Agência Senado - As 56 emendas já feitas à Constituição são um indicativo de que o trabalho dos constituintes poderia ter sido melhor?

José Maranhão - Vale ressaltar que nem todas as mudanças de regime político no mundo ocorreram de forma consensual, pacífica e negociada.A Constituição não podia expressar uma unidade ideológica de vez que a mesma não foi elaborada sob a égide de um processo revolucionário vitorioso.Ao contrário, foi o resultado de uma transição pacífica e negociada.O fato de ter recebido emendas não significa ter sido mal elaborada, mas é o produto da circunstância do regime de transição, sem sangue (como nas revoluções armadas), porém negociado a partir de acordos.A sua heterogeneidade reflete em larga escala o caráter dessa transição e o espírito que possibilitou o esgotamento da ditadura militar; não se tratava de um ato perfeito e acabado, mas refletia os conflitos da sociedade naquele momento histórico.
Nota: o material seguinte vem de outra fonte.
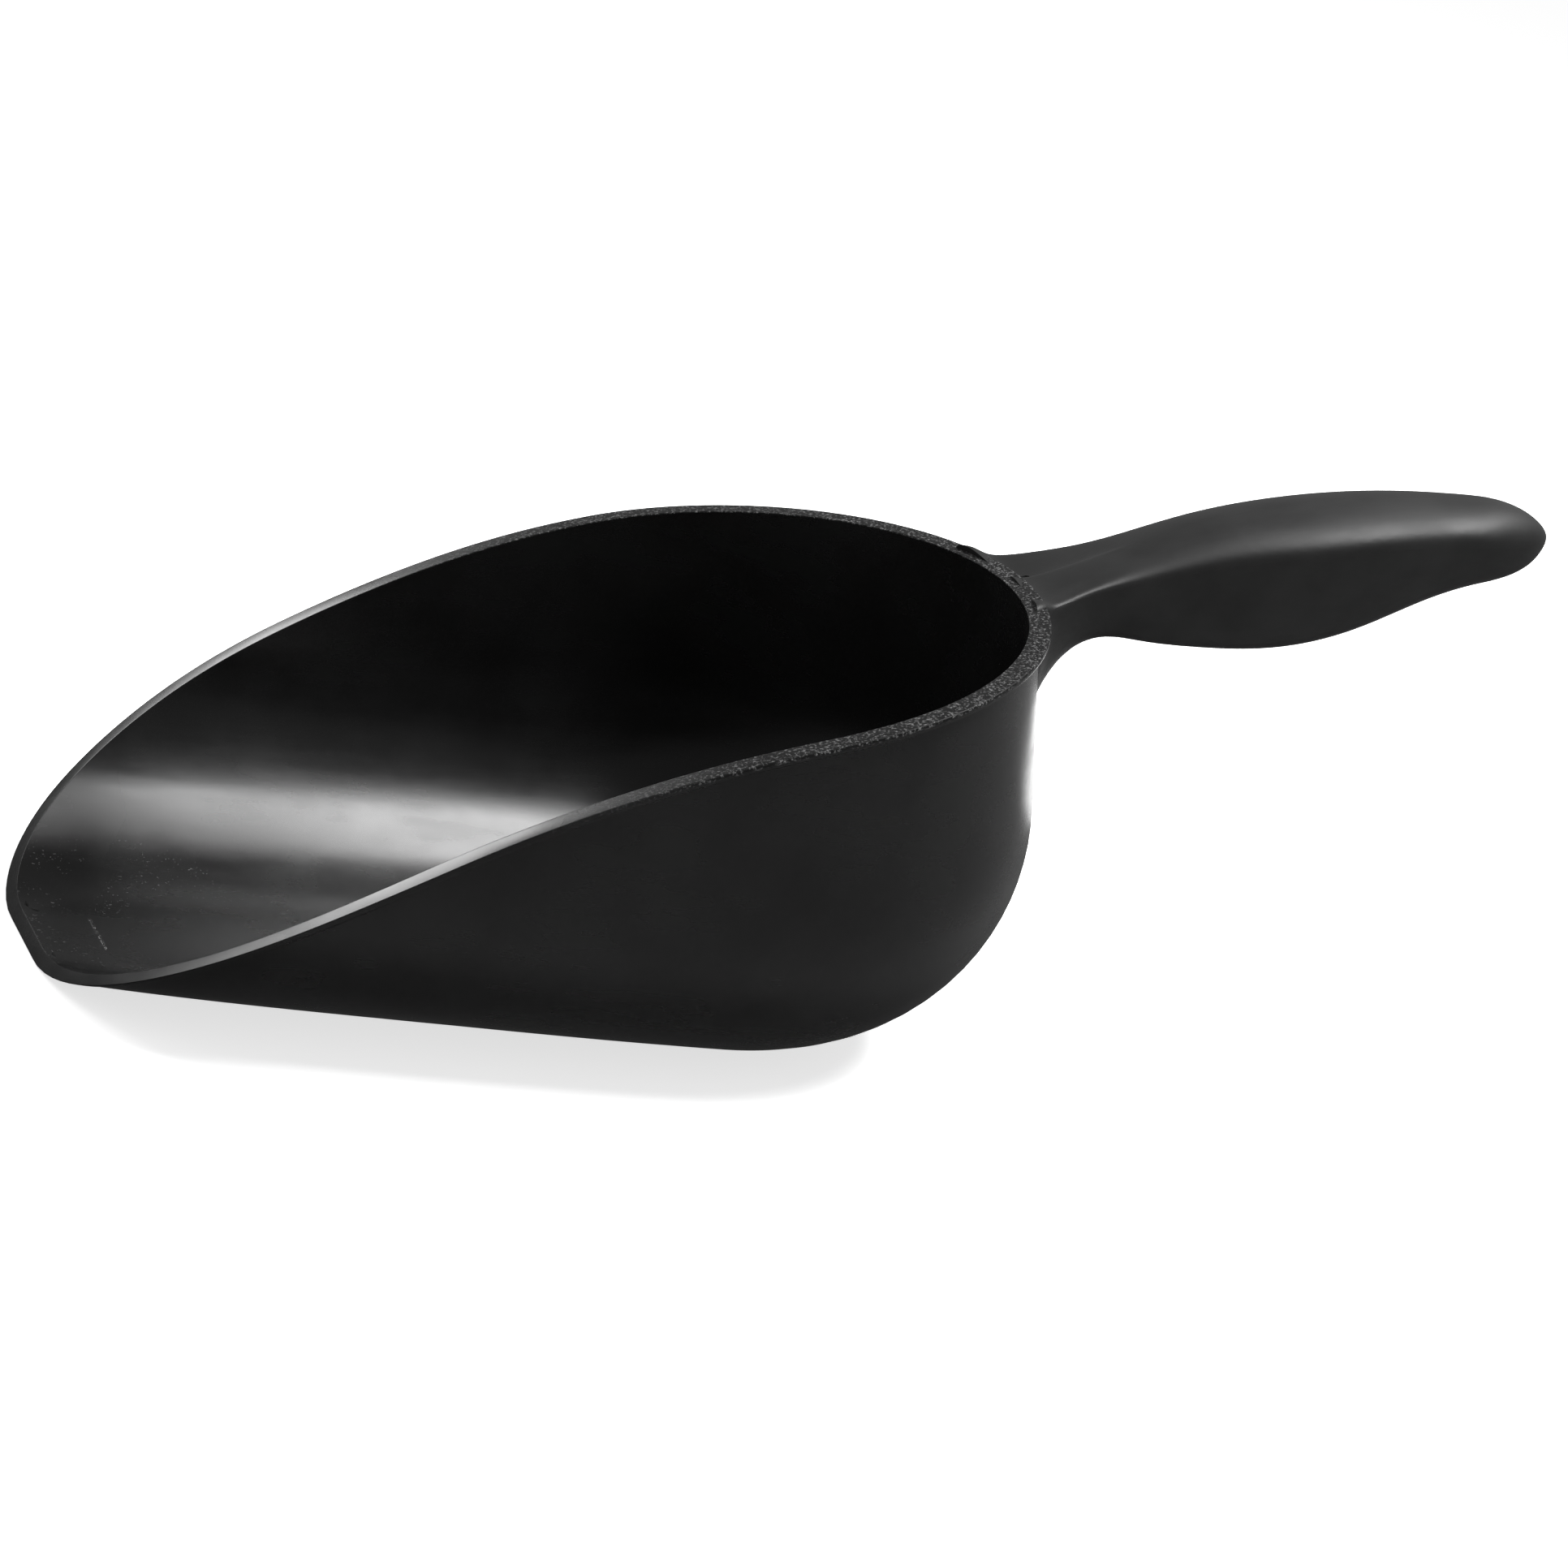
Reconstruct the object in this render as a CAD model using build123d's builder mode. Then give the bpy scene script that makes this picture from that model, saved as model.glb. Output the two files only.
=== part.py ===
from build123d import *
import math
import os

# One-hand scoop: a thin open bowl with a flat floor, a lipped rim and a hollow two-shell grip.
# Origin: middle of the flat floor's underside. +X from the tip to the grip, +Z up.
# The rim at the back, the draw direction of the moulding and the grip all lean with the bowl,
# so they are drawn in planes tilted by "lean" about Y and placed at the tip.

lean = 13.5              # angle between the flat floor and the level back rim, degrees
tip_x = -80.0            # where the floor's tip stands

# bowl, measured along and across the tilted planes
bowl_length = 215.0      # tip to the outside of the back wall
half_width = 70.0        # outside of the side walls; also the radius of the round back
heel_radius = 48.5       # rounding between the floor and every wall, outside
wall = 2.2
lip_reach = 2.4          # how far the rim lip stands out of the wall
lip_drop = 1.4           # height of the lip
lip_start_x = -66.0      # the lip has faded into the floor in front of this
front_overrun = 15.0     # the trough is drawn past the tip, then cut by the rim
side_slope = 0.28        # how fast the bowl widens where the side walls begin
side_run = [(-front_overrun, 53.4), (5.0, 58.3), (40.0, 63.6), (80.0, 66.8)]
rim_side = [(0.0, 0.0), (25.0, 14.4), (55.0, 28.0), (90.0, 39.8), (130.0, 48.0), (170.0, 50.7)]
rim_front = (-12.0, -9.2)
rim_back_height = 51.8
back_margin = 10.0       # cutting shapes run this far past the back wall
side_margin = 20.0       # and this far past the side walls
under_margin = -90.0     # and down to this height
trough_top = 90.0
trough_depth = 225.0     # drawn down this far, then cut by the floor

# grip, measured along the same tilted axes from the tip
# station, half width, height of the widest line, rise above it, depth below it
grip_sections = [
    (206.0, 22.8, 50.3, 0.3, 47.5),
    (217.5, 18.0, 50.2, 0.5, 28.6),
    (226.0, 14.5, 50.5, 1.3, 17.4),
    (235.0, 12.8, 51.0, 2.9, 15.0),
    (246.0, 12.6, 51.8, 4.6, 18.2),
    (260.0, 13.7, 53.0, 6.0, 22.6),
    (278.0, 15.8, 53.4, 6.8, 25.2),
    (298.0, 16.0, 53.1, 6.9, 22.8),
    (315.0, 14.8, 51.8, 6.8, 16.6),
    (326.0, 13.4, 49.9, 7.2, 12.7),
    (335.0, 10.6, 48.1, 7.2, 10.2),
    (341.0, 7.8, 46.9, 5.8, 7.4),
    (345.0, 4.3, 46.3, 3.4, 4.2),
    (346.8, 1.6, 46.0, 1.3, 1.6),
]
grip_wall = 2.4
cavity_start = 230.0
cavity_end = 326.0
notch_centre = (334.0, 4.7, 58.7)    # small scallop in the far shoulder near the grip's end
notch_radius = 3.5
notch_length = 30.0
notch_slope = 35.0                   # how steeply the scallop runs down the shoulder, degrees

# two pegs under the upper shell that enter posts in the lower shell
peg_stations = (262.0, 312.0)
peg_tops = (53.1, 52.1)              # height of the parting line at each peg
peg_radius = 2.0
peg_reach = 4.0
peg_root = 5.0                       # how far a peg runs up, into the roof of the upper shell
peg_clearance = 0.1
peg_tip_gap = 0.3
post_radius = 4.2
post_foot = 20.0
post_head = 4.0                      # drawn this far past the parting line, then cut by it

# tang: bar moulded on the back wall, held inside the lower shell
tang_half_width = 5.0
tang_bottom = 43.0
tang_top = 49.6
tang_start = 213.5
tang_end = 252.0
tang_round = 1.0
tang_clearance = 0.15

# block that parts the two shells: its ends, its underside and its reach to each side
parting_start = 190.0
parting_end = 360.0
parting_low = -20.0
parting_reach = 40.0

tilt = math.radians(lean)
tip = (tip_x, 0, 0)
along = (math.cos(tilt), 0, math.sin(tilt))
up = (-math.sin(tilt), 0, math.cos(tilt))
rim_plane = Plane(origin=tip, x_dir=along, z_dir=up)
side_plane = Plane(origin=tip, x_dir=along, z_dir=(0, -1, 0))


def cross_plane(station):
    """Plane across the grip, its local x along Y and its local y along the draw direction."""
    origin = side_plane.from_local_coords(Vector(station, 0, 0))
    return Plane(origin=origin, x_dir=(0, 1, 0), z_dir=along)


def trough(grow, floor_height):
    """Solid trough with flat floor and round back, its walls moved outwards by grow."""
    back_centre = bowl_length - half_width
    with BuildPart() as body:
        with BuildSketch(rim_plane.offset(trough_top)):
            with BuildLine():
                side = Spline(
                    *[(station, half + grow) for station, half in side_run],
                    (back_centre, half_width + grow),
                    tangents=[(1.0, side_slope), (1.0, 0.0)],
                )
                Line((-front_overrun, 0), side @ 0)
                CenterArc((back_centre, 0), half_width + grow, 0, 90)
                Line((bowl_length + grow, 0), (-front_overrun, 0))
            make_face()
            mirror(about=Plane.XZ)
        extrude(amount=-trough_depth)
        split(bisect_by=Plane.XY.offset(floor_height), keep=Keep.TOP)
        floor = body.faces().sort_by(Axis.Z)[0]
        walls = floor.edges().sort_by(Axis.X)[1:]
        fillet(walls, radius=heel_radius + grow)
    return body.part


def under_rim(drop):
    """Everything below the rim line seen from the side, with that line lowered by drop."""
    points = [(station, height - drop) for station, height in rim_side]
    back = (bowl_length + back_margin, rim_back_height - drop)
    first = (rim_front[0], rim_front[1] - drop)
    with BuildPart() as body:
        with BuildSketch(side_plane):
            with BuildLine():
                rim = Spline(first, *points, back)
                Polyline(rim @ 1, (back[0], under_margin), (first[0], under_margin), rim @ 0)
            make_face()
        extrude(amount=half_width + side_margin, both=True)
    return body.part


def grip_outline(half, rise, depth):
    """Closed section of the grip: domed top, widest line, flanks closing to a rounded keel."""
    right = [
        (0.60 * half, 0.80 * rise),
        (0.97 * half, 0.22 * rise),
        (0.93 * half, -0.20 * depth),
        (0.70 * half, -0.60 * depth),
        (0.36 * half, -0.93 * depth),
    ]
    left = [(-y, z) for y, z in reversed(right)]
    return [(0.0, rise), *right, (0.0, -depth), *left]


def grip_body(inset, first, last):
    """Lofted grip, its surface moved inwards by inset, between two stations."""
    chosen = [section for section in grip_sections if first <= section[0] <= last]
    with BuildPart() as body:
        for station, half, middle, rise, depth in chosen:
            points = grip_outline(half - inset, rise - inset, depth - inset)
            with BuildSketch(cross_plane(station)):
                with BuildLine():
                    Spline(*[(y, z + middle) for y, z in points], periodic=True)
                make_face()
        loft()
    return body.part


def upright_rod(station, radius, low, high):
    """Round rod in the grip's middle plane, between two heights on the draw direction."""
    with BuildPart() as body:
        with BuildSketch(rim_plane.offset(low)):
            with Locations((station, 0)):
                Circle(radius)
        extrude(amount=high - low)
    return body.part


def tang_bar(grow):
    """Bar that ties the bowl to the grip, its faces moved outwards by grow."""
    with BuildPart() as body:
        with BuildSketch(cross_plane(tang_start)):
            with Locations((0, (tang_bottom + tang_top) / 2)):
                RectangleRounded(
                    2 * (tang_half_width + grow),
                    tang_top - tang_bottom + 2 * grow,
                    tang_round + grow,
                )
        extrude(amount=tang_end - tang_start + grow)
    return body.part


def below_parting():
    """Block whose upper face is the parting surface between the two grip shells."""
    line = [(station, middle) for station, half, middle, rise, depth in grip_sections[1:-1]]
    start = (parting_start, line[0][1])
    finish = (parting_end, line[-1][1])
    with BuildPart() as body:
        with BuildSketch(side_plane):
            with BuildLine():
                parting = Spline(start, *line, finish)
                Polyline(parting @ 1, (finish[0], parting_low), (start[0], parting_low), parting @ 0)
            make_face()
        extrude(amount=parting_reach, both=True)
    return body.part


outer_skin = trough(0.0, 0.0)
cavity = trough(-wall, wall)
lip_skin = trough(lip_reach, 0.0)
below_rim = under_rim(0.0)
below_lip = under_rim(lip_drop)

with BuildPart() as lip:
    add(lip_skin)
    add(below_rim, mode=Mode.INTERSECT)
    add(below_lip, mode=Mode.SUBTRACT)
    add(cavity, mode=Mode.SUBTRACT)
    split(bisect_by=Plane.YZ.offset(lip_start_x), keep=Keep.TOP)

with BuildPart() as scoop_bowl:
    add(outer_skin)
    add(below_rim, mode=Mode.INTERSECT)
    add(tang_bar(0.0))
    add(cavity, mode=Mode.SUBTRACT)
    add(lip.part)

grip_skin = grip_body(0.0, grip_sections[0][0], grip_sections[-1][0])
grip_cavity = grip_body(grip_wall, cavity_start, cavity_end)
lower_side = below_parting()

notch_plane = Plane(
    origin=rim_plane.from_local_coords(Vector(*notch_centre)),
    x_dir=along,
    z_dir=rim_plane.from_local_coords(
        Vector(0, math.cos(math.radians(notch_slope)), -math.sin(math.radians(notch_slope)))
    ) - Vector(tip),
)

with BuildPart() as notch:
    with BuildSketch(notch_plane):
        Circle(notch_radius)
    extrude(amount=notch_length, both=True)

with BuildPart() as handle_upper_shell:
    add(grip_skin)
    add(lower_side, mode=Mode.SUBTRACT)
    add(outer_skin, mode=Mode.SUBTRACT)
    add(lip.part, mode=Mode.SUBTRACT)
    add(grip_cavity, mode=Mode.SUBTRACT)
    add(notch.part, mode=Mode.SUBTRACT)
    for station, height in zip(peg_stations, peg_tops):
        add(upright_rod(station, peg_radius, height - peg_reach, height + peg_root))

with BuildPart() as lower_hollow:
    add(grip_cavity)
    for station, height in zip(peg_stations, peg_tops):
        post = upright_rod(station, post_radius, post_foot, height + post_head)
        add(post, mode=Mode.SUBTRACT)

with BuildPart() as handle_lower_shell:
    add(grip_skin)
    add(lower_hollow.part, mode=Mode.SUBTRACT)
    add(lower_side, mode=Mode.INTERSECT)
    add(outer_skin, mode=Mode.SUBTRACT)
    add(lip.part, mode=Mode.SUBTRACT)
    add(tang_bar(tang_clearance), mode=Mode.SUBTRACT)
    for station, height in zip(peg_stations, peg_tops):
        bore_floor = height - peg_reach - peg_tip_gap
        add(
            upright_rod(station, peg_radius + peg_clearance, bore_floor, height + post_head),
            mode=Mode.SUBTRACT,
        )

scoop_bowl.part.label = "scoop_bowl"
handle_upper_shell.part.label = "handle_upper_shell"
handle_lower_shell.part.label = "handle_lower_shell"

os.makedirs("parts", exist_ok=True)
export_step(scoop_bowl.part, "parts/scoop_bowl.step")
export_step(handle_upper_shell.part, "parts/handle_upper_shell.step")
export_step(handle_lower_shell.part, "parts/handle_lower_shell.step")
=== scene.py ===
import bmesh
import bpy
import math
import numpy as np
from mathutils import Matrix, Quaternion, Vector


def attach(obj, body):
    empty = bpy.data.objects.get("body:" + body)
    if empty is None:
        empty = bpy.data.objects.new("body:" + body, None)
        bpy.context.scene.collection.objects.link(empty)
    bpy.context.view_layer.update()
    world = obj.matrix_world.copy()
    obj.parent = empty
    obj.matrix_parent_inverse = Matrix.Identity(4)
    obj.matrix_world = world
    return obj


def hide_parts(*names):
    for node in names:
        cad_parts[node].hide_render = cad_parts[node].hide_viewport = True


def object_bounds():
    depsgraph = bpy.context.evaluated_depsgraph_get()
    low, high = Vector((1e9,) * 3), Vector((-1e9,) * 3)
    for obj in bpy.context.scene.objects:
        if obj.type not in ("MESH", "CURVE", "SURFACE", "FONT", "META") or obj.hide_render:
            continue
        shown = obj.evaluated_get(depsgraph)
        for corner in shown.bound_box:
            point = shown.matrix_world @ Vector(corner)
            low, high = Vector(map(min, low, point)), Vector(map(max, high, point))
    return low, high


# A black moulded hand scoop: the bowl is rebuilt as a smooth mesh with a rounded, bevelled lip and
# the tang that runs into the grip. The two shells of the grip keep their CAD shape. All in metres.

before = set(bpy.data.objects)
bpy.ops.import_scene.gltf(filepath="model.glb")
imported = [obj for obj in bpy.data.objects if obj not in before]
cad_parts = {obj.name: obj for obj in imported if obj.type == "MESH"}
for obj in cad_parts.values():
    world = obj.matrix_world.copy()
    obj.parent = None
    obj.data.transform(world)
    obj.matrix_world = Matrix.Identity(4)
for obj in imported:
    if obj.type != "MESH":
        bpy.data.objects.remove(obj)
cad_low, cad_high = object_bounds()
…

Na verdade, a Constituição de 1988 já recebeu 62 emendas, sendo 56 emendas aprovadas pelo procedimento normal e seis emendas constitucionais de revisão, votadas durante a revisão constitucional de 1993. Esse elevado número, provavelmente sem paralelo em outros países democráticos, é, certamente, reflexo da conjuntura em que a Carta foi aprovada, conforme já comentado anteriormente. Ou seja, não podemos, simplesmente, debitar o número de emendas a alguma deficiência do processo de elaboração da nossa Constituição. Em boa parte, a edição se deveu, de um lado, à mudança de conjuntura e de paradigmas e, de outro, ao fato de a Carta ser minudente e programática, o que exigia, mesmo para alteração de temas não tipicamente constitucionais, a edição de uma emenda constitucional.